The real problem is that recasting loans is simply nibbling at the edges of this problem in states where the majority of outstanding mortgages are "underwater". In Japan, home owners have continued to dutifully pay on mortgages which far exceed the value of their homes since 1990. I'm extremely doubtful that Americans share these same cultural values. Reducing mortgage rates and extending loan duration works for people with a small problem, which I really think is a small percentage of the whole.

If you have a $500k mortgage on a home currently worth $300k, are you more likely to continue making payments if your interest rate is reduced to 2% - even if the bank would recast this loan?

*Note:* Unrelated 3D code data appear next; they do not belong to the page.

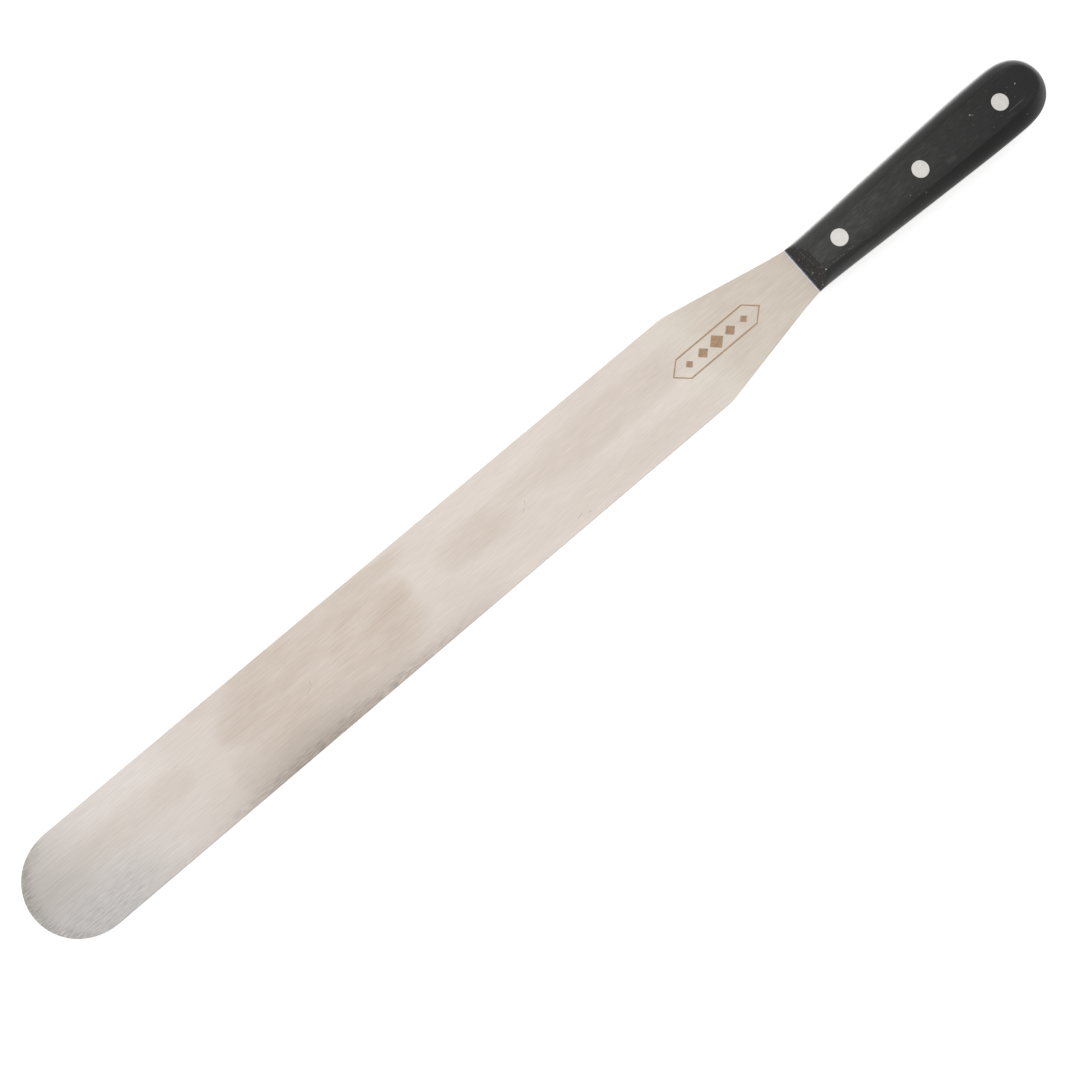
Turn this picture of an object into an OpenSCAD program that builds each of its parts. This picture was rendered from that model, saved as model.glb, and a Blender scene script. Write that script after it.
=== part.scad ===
// Straight icing spatula: a long flexible steel blade whose full tang is
// sandwiched between two handle scales held by three two-piece rivets.
// +X points at the blade's tip and +Z up. The origin is under the middle of the
// tool, on the plane that the handle rests on.

/* [Blade] */
// Length of the blade in front of the handle
blade_l = 332.1; // [200:0.1:400]
// Width of the blade between its parallel edges
blade_w = 37.3; // [30:0.1:44]
// Thickness of the steel at the tang and the neck
stock_t = 1.2; // [1:0.1:1.6]
// Thickness that the blade is ground down to at its tip
tip_t = 0.7; // [0.5:0.05:1]
// Length of the neck, from the handle to the shoulders
neck_l = 48.6; // [40:0.1:60]
// Angle between each side of the neck and the centre line
neck_angle = 11.2; // [9:0.1:13]
// Length of the curve that eases the neck into the handle
throat_l = 10.7; // [6:0.1:16]
// Radius that rounds each shoulder of the blade
shoulder_r = 20; // [10:5:80]

/* [Handle] */
// Length of the handle
handle_l = 112.6; // [106:0.1:130]
// Thickness of the handle over both scales
handle_t = 16; // [15:0.1:18]
// Width of the handle at its front end
front_w = 18.7; // [18.5:0.1:20]
// Width of the handle at its widest, and of its round butt
butt_w = 25; // [24:0.1:28]
// Angle that each side of the handle opens at, towards the butt
side_angle = 2.18; // [2:0.01:3]
// Radius of the rounding along the sides and round the butt
side_r = 9.7; // [9.5:0.1:10.5]
// How far the front of each scale slopes back over its height
bevel_run = 3.7; // [1:0.1:6]

/* [Rivets] */
// Distance from the handle's front end to the first rivet
rivet_inset = 15.3; // [12:0.1:20]
// Distance between neighbouring rivets
rivet_pitch = 38.1; // [34:0.1:40]
// Diameter of each rivet's heads
head_d = 6.35; // [5:0.05:8]
// Thickness of each rivet head
head_h = 1.6; // [1:0.1:2.5]
// Diameter of the hollow barrel
barrel_d = 4; // [3.6:0.1:4.4]
// Diameter of the pin that is driven into the barrel
pin_d = 2.4; // [2:0.1:2.8]
// Radial gap between a rivet and the scale around it
fit_gap = 0.05; // [0.03:0.01:0.1]
// Radial gap between a barrel and its hole in the tang
tang_gap = 0.2; // [0.1:0.05:0.4]
// Radial gap between a pin and the barrel that it is driven into
pin_gap = 0.02; // [0.01:0.01:0.05]

/* [Hidden] */
$fn = 96;

steel = [0.83, 0.80, 0.77];
plastic = [0.16, 0.16, 0.17];
rivet_metal = [0.84, 0.82, 0.79];

// Places along X
overall_l = blade_l + handle_l;
butt_x = -overall_l / 2;
front_x = butt_x + handle_l;
tip_x = overall_l / 2;
butt_centre_x = butt_x + butt_w / 2;
tip_centre_x = tip_x - blade_w / 2;
shoulder_x = front_x + neck_l;
throat_x = front_x + throat_l;
rivet_x = [for (i = [0:2]) front_x - rivet_inset - i * rivet_pitch];

// Heights, from the plane that the handle rests on
mid_z = handle_t / 2;

// The throat's arc leaves the neck's straight side at throat_l and reaches the
// handle at the width of the handle's front end.
throat_half_w = blade_w / 2 - (neck_l - throat_l) * tan(neck_angle);
throat_chord_angle = atan((throat_half_w - front_w / 2) / throat_l);
throat_end_angle = 2 * throat_chord_angle - neck_angle;
throat_r = throat_l / (sin(neck_angle) - sin(throat_end_angle));
throat_steps = 6;
shoulder_steps = 4;

// Heights inside a closed rivet: the barrel stops short of the lower head, and
// the pin's tapered nose stops short of the end of the barrel's bore.
barrel_bottom_z = head_h + 0.4;
bore_top_z = handle_t - 2 * head_h;
nose_h = 0.6;
nose_z = bore_top_z - 2 * nose_h;

// Lengths that only have to be longer than what they cut
over = 1;
reach = 2 * handle_l;

// Points of an arc from angle a to angle b
function arc(centre, r, a, b, steps) = [
    for (i = [0:steps])
        let (t = a + (b - a) * i / steps)
            centre + r * [cos(t), sin(t)]
];

// The neck's side at +Y, from the handle's front end to the shoulder
function neck_side() = concat(
    arc(
        [throat_x, throat_half_w] + throat_r * [-sin(neck_angle), cos(neck_angle)],
        throat_r,
        throat_end_angle - 90,
        neck_angle - 90,
        throat_steps
    ),
    arc(
        [shoulder_x + shoulder_r * tan(neck_angle / 2), blade_w / 2 - shoulder_r],
        shoulder_r,
        90 + neck_angle,
        90,
        shoulder_steps
    )
);

function flipped(points) = [
    for (i = [len(points) - 1:-1:0])
        [points[i].x, -points[i].y]
];

// Outline of the blade as far as its round tip. It runs a little way into the
// handle's outline.
module blade_outline() {
    side = concat(
        [[front_x - over, front_w / 2]],
        neck_side(),
        [[tip_centre_x, blade_w / 2]]
    );
    polygon(concat(side, flipped(side)));
}

module tip_outline() {
    translate([tip_centre_x, 0])
        circle(d = blade_w);
}

// Outline of the handle, which the full tang follows
module handle_outline() {
    spread = handle_l * tan(side_angle);
    intersection() {
        polygon([
            [front_x, -front_w / 2],
            [front_x, front_w / 2],
            [butt_x, front_w / 2 + spread],
            [butt_x, -front_w / 2 - spread]
        ]);
        union() {
            translate([butt_centre_x, -butt_w / 2])
                square([front_x - butt_centre_x, butt_w]);
            translate([butt_centre_x, 0])
                circle(d = butt_w);
        }
    }
}

// Side view of the steel: even stock up to the throat, then ground thinner
// towards the tip
module steel_profile() {
    polygon([
        [butt_x - over, -stock_t / 2],
        [throat_x, -stock_t / 2],
        [tip_x, -tip_t / 2],
        [tip_x, tip_t / 2],
        [throat_x, stock_t / 2],
        [butt_x - over, stock_t / 2]
    ]);
}

// Places its children, drawn in side view with Z up the page, across the tool
module across(width) {
    translate([0, width / 2, 0])
        rotate([90, 0, 0])
            linear_extrude(width)
                children();
}

// Half of the handle's cross-section: a slab as far as the centre of the side's
// rounding, which ends in that rounding at outer from the origin
module half_section(outer, depth) {
    slab_h = 2 * side_r - over;
    centre = outer - side_r;
    intersection() {
        union() {
            translate([-depth, -slab_h / 2])
                square([depth + centre, slab_h]);
            translate([centre, 0])
                circle(r = side_r);
        }
        translate([-depth, -side_r])
            square([depth + outer, 2 * side_r]);
    }
}

// Everything inboard of the handle's sloping side at +Y
module inside_of_side() {
    translate([front_x, front_w / 2, 0])
        rotate([0, 0, 180 - side_angle])
            translate([-reach / 2, 0, 0])
                rotate([90, 0, 90])
                    linear_extrude(2 * reach)
                        mirror([1, 0])
                            half_section(0, butt_w);
}

// The handle's widest part and its round butt
module round_ended_bar() {
    translate([butt_centre_x, 0, 0]) {
        rotate([90, 0, 90])
            linear_extrude(reach)
                intersection() {
                    half_section(butt_w / 2, butt_w);
                    mirror([1, 0])
                        half_section(butt_w / 2, butt_w);
                }
        rotate([0, 0, 90])
            rotate_extrude(angle = 180)
                half_section(butt_w / 2, 0);
    }
}

// One scale over the tang, with the handle's middle plane at z = 0
module scale_blank() {
    intersection() {
        round_ended_bar();
        inside_of_side();
        mirror([0, 1, 0])
            inside_of_side();
        across(2 * butt_w)
            polygon([
                [butt_x - over, stock_t / 2],
                [front_x, stock_t / 2],
                [front_x - bevel_run, handle_t / 2],
                [butt_x - over, handle_t / 2]
            ]);
    }
}

module at_rivets() {
    for (x = rivet_x)
        translate([x, 0, 0])
            children();
}

// A scale with its bores and the counterbores that sink the rivet heads
module drilled_scale() {
    difference() {
        scale_blank();
        at_rivets() {
            cylinder(h = handle_t, d = barrel_d + 2 * fit_gap);
            translate([0, 0, handle_t / 2 - head_h])
                cylinder(h = head_h + over, d = head_d + 2 * fit_gap);
        }
    }
}

// Extrudes its children to a plate that is thicker than the steel
module plate() {
    translate([0, 0, -stock_t])
        linear_extrude(2 * stock_t)
            children();
}

module blade() {
    color(steel)
        translate([0, 0, mid_z])
            difference() {
                intersection() {
                    union() {
                        plate() blade_outline();
                        plate() tip_outline();
                        plate() handle_outline();
                    }
                    across(2 * blade_w)
                        steel_profile();
                }
                at_rivets()
                    cylinder(h = 2 * stock_t, d = barrel_d + 2 * tang_gap, center = true);
            }
}

module upper_scale() {
    color(plastic)
        translate([0, 0, mid_z])
            drilled_scale();
}

module lower_scale() {
    color(plastic)
        translate([0, 0, mid_z])
            mirror([0, 0, 1])
                drilled_scale();
}

// The upper half of a rivet: a flush head on a hollow barrel, open below
module rivet_socket(x) {
    color(rivet_metal)
        translate([x, 0, 0])
            difference() {
                union() {
                    translate([0, 0, handle_t - head_h])
                        cylinder(h = head_h, d = head_d);
                    translate([0, 0, barrel_bottom_z])
                        cylinder(h = handle_t - head_h - barrel_bottom_z, d = barrel_d);
                }
                cylinder(h = bore_top_z, d = pin_d + 2 * pin_gap);
            }
}

// The lower half of a rivet: a flush head on a solid pin with a tapered nose
module rivet_pin(x) {
    color(rivet_metal)
        translate([x, 0, 0]) {
            cylinder(h = head_h, d = head_d);
            cylinder(h = nose_z, d = pin_d);
            translate([0, 0, nose_z])
                cylinder(h = nose_h, d1 = pin_d, d2 = pin_d - nose_h);
        }
}

blade();
upper_scale();
lower_scale();
rivet_socket(rivet_x[0]);  // front_rivet_socket
rivet_socket(rivet_x[1]);  // middle_rivet_socket
rivet_socket(rivet_x[2]);  // rear_rivet_socket
rivet_pin(rivet_x[0]);  // front_rivet_pin
rivet_pin(rivet_x[1]);  // middle_rivet_pin
rivet_pin(rivet_x[2]);  // rear_rivet_pin
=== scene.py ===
"""Straight icing spatula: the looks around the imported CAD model.

The CAD blade, scales and rivets are each replaced by a finer mesh of the same piece:
the steel with eased edges and a laser mark, the scales with the handle's hand-ground
outline and sections, and the rivets with rounded rims. Shapes are worked out in
millimetres, in the row's frame, and become metres when a mesh is made. The materials'
patterns are placed in the same millimetres, and their noise is scaled per metre.
"""

import math

import bmesh
import bpy
from mathutils import Matrix, Vector
from mathutils.geometry import delaunay_2d_cdt


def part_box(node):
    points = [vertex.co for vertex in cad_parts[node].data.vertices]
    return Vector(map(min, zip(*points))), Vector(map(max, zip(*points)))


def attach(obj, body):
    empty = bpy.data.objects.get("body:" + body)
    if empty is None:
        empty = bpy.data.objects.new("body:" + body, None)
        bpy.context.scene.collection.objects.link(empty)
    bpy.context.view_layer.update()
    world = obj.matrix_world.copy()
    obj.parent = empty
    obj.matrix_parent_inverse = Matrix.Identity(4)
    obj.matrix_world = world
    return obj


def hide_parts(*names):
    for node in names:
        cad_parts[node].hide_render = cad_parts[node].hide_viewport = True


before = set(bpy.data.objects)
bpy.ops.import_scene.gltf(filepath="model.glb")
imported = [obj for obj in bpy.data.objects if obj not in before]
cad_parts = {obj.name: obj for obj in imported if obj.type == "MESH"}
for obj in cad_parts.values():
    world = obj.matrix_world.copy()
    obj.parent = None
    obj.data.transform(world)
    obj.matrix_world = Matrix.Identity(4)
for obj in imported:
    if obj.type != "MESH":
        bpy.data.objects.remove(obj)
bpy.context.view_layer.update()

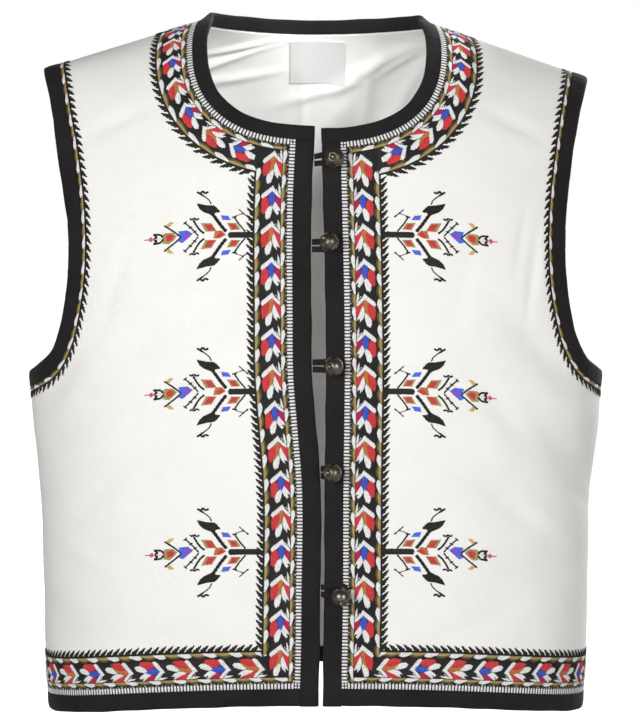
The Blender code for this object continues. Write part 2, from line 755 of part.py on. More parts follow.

Take my friend with his $425k home in Palm Springs, now worth $225k. He has a Credit Score of 814 with a 4.05% interest rate on his mortgage of about $375k. He was earning about $150k, and has seen that reduced again, now to $40k as their firm is not bringing in new business. He says he's eating into his savings at the rate of $3,200 a month, but I suspect it's closer to $5k a month since he has a lot of expenses loaded at the end of each year he's currently ignoring.

He keeps paying his mortgage because "the recession will be over by the end of the year and they'll soon get new contracts". Except none of the studios are letting any contracts currently and there' no reasonable prospects for work. So his retirement savings have been reduced by 35% in the market and he's draining them now by likely $50k a year to pay the bills.

There's a lot of mortgage paying "home owners" like him. They live in a room with a limited amount of air, which they're currently exhausting. One by one they'll run out of air and stop paying their bills, or decide to walk on their mortgage to prolong their air supply for food and a less elegant place to live.

You may likely be in my position where you can live on your capital in some manner for the rest of your life, even if interest rates were zero. There are very few Americans in this situation. Most begin living on a ticking deadine if their income is reduced or interrupted.

More foreclosed homes reduce home prices further which makes "the bank and mortgage problem" larger.

Banks taking TARP money and Fannie Mae recently ended a 90 day foreclosure moratorium. As we can see from the "Notice of Defaults" in California, the increasing drumbeat of foreclosures will soon resume it's consistent climb within another 90 days - count on it.